Хозяин принес мне счет за весь ужин, и я подождал ее, но я оплатил его, не глядя на бедную влюбленную, я опасался даже ей что-то сказать. Слишком сильная доза медицины, вместо того, чтобы вылечить, может нанести вред. Я умирал от желания послушать ее историю, и я надеялся узнать ее, прежде, чем мы приедем в Рим. Мы поехали, и не разговаривали до самой гостиницы «Де ла Скала», где слезли.

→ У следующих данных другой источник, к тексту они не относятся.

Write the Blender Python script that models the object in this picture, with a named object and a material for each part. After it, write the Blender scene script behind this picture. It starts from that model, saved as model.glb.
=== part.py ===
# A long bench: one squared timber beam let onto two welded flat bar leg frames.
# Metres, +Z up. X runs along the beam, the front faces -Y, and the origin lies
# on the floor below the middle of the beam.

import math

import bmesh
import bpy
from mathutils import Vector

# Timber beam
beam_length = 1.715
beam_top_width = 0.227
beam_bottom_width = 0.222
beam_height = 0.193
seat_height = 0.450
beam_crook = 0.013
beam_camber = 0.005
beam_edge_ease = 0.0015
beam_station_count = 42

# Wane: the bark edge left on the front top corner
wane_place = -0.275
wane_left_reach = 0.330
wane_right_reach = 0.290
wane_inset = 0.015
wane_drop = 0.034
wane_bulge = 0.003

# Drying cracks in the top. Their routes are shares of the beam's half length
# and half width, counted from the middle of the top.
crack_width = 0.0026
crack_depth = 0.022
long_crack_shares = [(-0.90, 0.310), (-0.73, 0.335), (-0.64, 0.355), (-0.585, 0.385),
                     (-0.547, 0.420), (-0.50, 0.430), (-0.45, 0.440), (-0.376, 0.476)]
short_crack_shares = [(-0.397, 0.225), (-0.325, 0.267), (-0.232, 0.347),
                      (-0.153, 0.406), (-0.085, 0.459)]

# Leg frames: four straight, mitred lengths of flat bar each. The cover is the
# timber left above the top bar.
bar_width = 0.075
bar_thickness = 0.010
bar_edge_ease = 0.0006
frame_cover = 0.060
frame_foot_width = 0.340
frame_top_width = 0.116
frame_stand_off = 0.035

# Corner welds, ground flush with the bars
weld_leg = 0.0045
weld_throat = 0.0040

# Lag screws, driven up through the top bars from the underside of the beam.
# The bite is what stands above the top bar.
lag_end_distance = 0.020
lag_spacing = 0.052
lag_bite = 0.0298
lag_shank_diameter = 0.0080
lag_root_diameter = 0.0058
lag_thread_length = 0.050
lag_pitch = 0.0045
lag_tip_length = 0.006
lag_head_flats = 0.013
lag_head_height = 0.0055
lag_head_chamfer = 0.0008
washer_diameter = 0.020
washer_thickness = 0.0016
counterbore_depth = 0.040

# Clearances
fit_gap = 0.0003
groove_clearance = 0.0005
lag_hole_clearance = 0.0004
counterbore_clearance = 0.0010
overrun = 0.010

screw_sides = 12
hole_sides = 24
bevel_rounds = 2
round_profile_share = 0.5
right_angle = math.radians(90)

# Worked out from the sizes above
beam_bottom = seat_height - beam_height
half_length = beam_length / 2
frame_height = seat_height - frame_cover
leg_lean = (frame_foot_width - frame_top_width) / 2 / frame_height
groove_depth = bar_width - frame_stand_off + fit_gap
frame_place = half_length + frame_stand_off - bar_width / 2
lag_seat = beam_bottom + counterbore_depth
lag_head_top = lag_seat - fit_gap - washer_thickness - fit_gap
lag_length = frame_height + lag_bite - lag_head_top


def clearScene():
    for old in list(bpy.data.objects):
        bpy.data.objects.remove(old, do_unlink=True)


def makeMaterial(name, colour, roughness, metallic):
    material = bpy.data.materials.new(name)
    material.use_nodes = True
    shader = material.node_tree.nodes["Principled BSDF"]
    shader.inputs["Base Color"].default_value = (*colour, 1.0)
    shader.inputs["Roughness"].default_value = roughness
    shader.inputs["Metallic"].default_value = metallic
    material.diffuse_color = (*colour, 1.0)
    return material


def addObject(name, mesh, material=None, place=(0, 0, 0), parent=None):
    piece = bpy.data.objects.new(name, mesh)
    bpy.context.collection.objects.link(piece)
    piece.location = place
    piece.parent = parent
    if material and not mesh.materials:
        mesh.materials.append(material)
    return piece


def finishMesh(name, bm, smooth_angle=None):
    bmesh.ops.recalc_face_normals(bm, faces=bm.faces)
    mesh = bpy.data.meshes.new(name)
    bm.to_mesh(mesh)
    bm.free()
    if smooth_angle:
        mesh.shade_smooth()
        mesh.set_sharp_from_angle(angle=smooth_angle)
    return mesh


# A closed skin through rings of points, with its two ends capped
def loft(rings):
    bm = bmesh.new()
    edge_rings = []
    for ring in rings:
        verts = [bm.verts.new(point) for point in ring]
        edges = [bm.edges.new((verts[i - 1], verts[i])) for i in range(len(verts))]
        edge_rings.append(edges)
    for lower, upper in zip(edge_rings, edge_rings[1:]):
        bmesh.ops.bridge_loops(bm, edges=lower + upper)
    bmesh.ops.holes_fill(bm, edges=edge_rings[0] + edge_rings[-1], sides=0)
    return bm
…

Я подумал, что лучше взять двух почтовых лошадей, потому что от «Ла Скала» до Радикофани на лошадях возчика мы потратили бы четыре часа, в то время как на почтовых нам хватило бы двух. Я сказал возчику ждать нас там и заказал почтовых на десять часов. Было только шесть, и было значительно лучше ожидать там, где мы были, четыре часа, чем сразу двинуться в путь, потому что тогда бы я догнал этого повесу, что обманул бедную девочку. Такой расклад очень понравился возчику, который таким образом избавил свою душу от заботы тащить свою коляску в гору, и свой кошелек — от необходимости потратиться на третью лошадь. Англичанка нарушила молчание, чтобы сказать, что следовало бы взять почтовых сразу, как я это решил, потому что с десяти до полудня будет сильная жара.

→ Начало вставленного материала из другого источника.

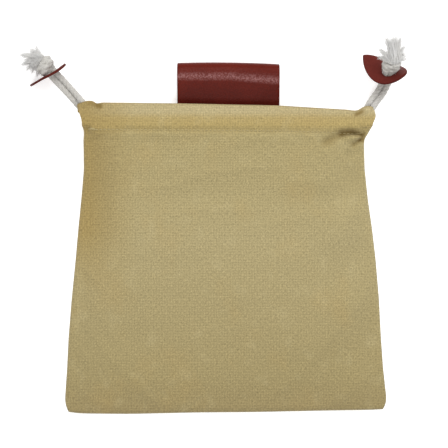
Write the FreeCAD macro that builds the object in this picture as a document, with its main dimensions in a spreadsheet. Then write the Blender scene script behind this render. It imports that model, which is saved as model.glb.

— Это правда, — сказал я, — но граф д'Этуаль, которого мы наверняка застанем в Радикофани, будет не рад меня увидеть.
— Почему же? Наоборот.
Чувство жалости помешало мне ответить, потому что довод, который я бы ей привел, вызвал бы у нее новые слезы. Я смотрел на любовь этой девушки как на настоящую болезнь, которая делала ее душу слепой; она не позволяла ей распознать в этом соблазнителе своего настоящего палача, и она бежала за своей погибелью, потому что не находила в себе достаточно силы отвергнуть свой инстинкт. Чтобы ее вылечить, я не мог прибегнуть к нежным уговорам; мне нужно было для этого грубое рассуждение; это был зуб, который я мог вырвать у нее только клещами, не поддаваясь малейшей жалости к ее страданию и не обращая внимания на ее слезы. Но была ли причиной, что заставляла меня так действовать, простая порядочность? Или это любовь к невинной красавице, что была у меня перед глазами, чья печаль пронзала мне душу? Это все мешалось воедино, но все обстояло именно так: если бы я нашел ее некрасивой и угрюмой, я, возможно, оставил ее умирать от голода; отсюда следовало, что я действовал только для себя. Так что прощай, добродетель! Это был вкусный кусочек, который я хотел вырвать у другого и съесть сам; но я себе так не говорил; когда я сомневаюсь в себе, я увожу в сторону мое размышление; я искренне разыгрываю ложного персонажа, которого могу сыграть хорошо, лишь вообразив, что не играю.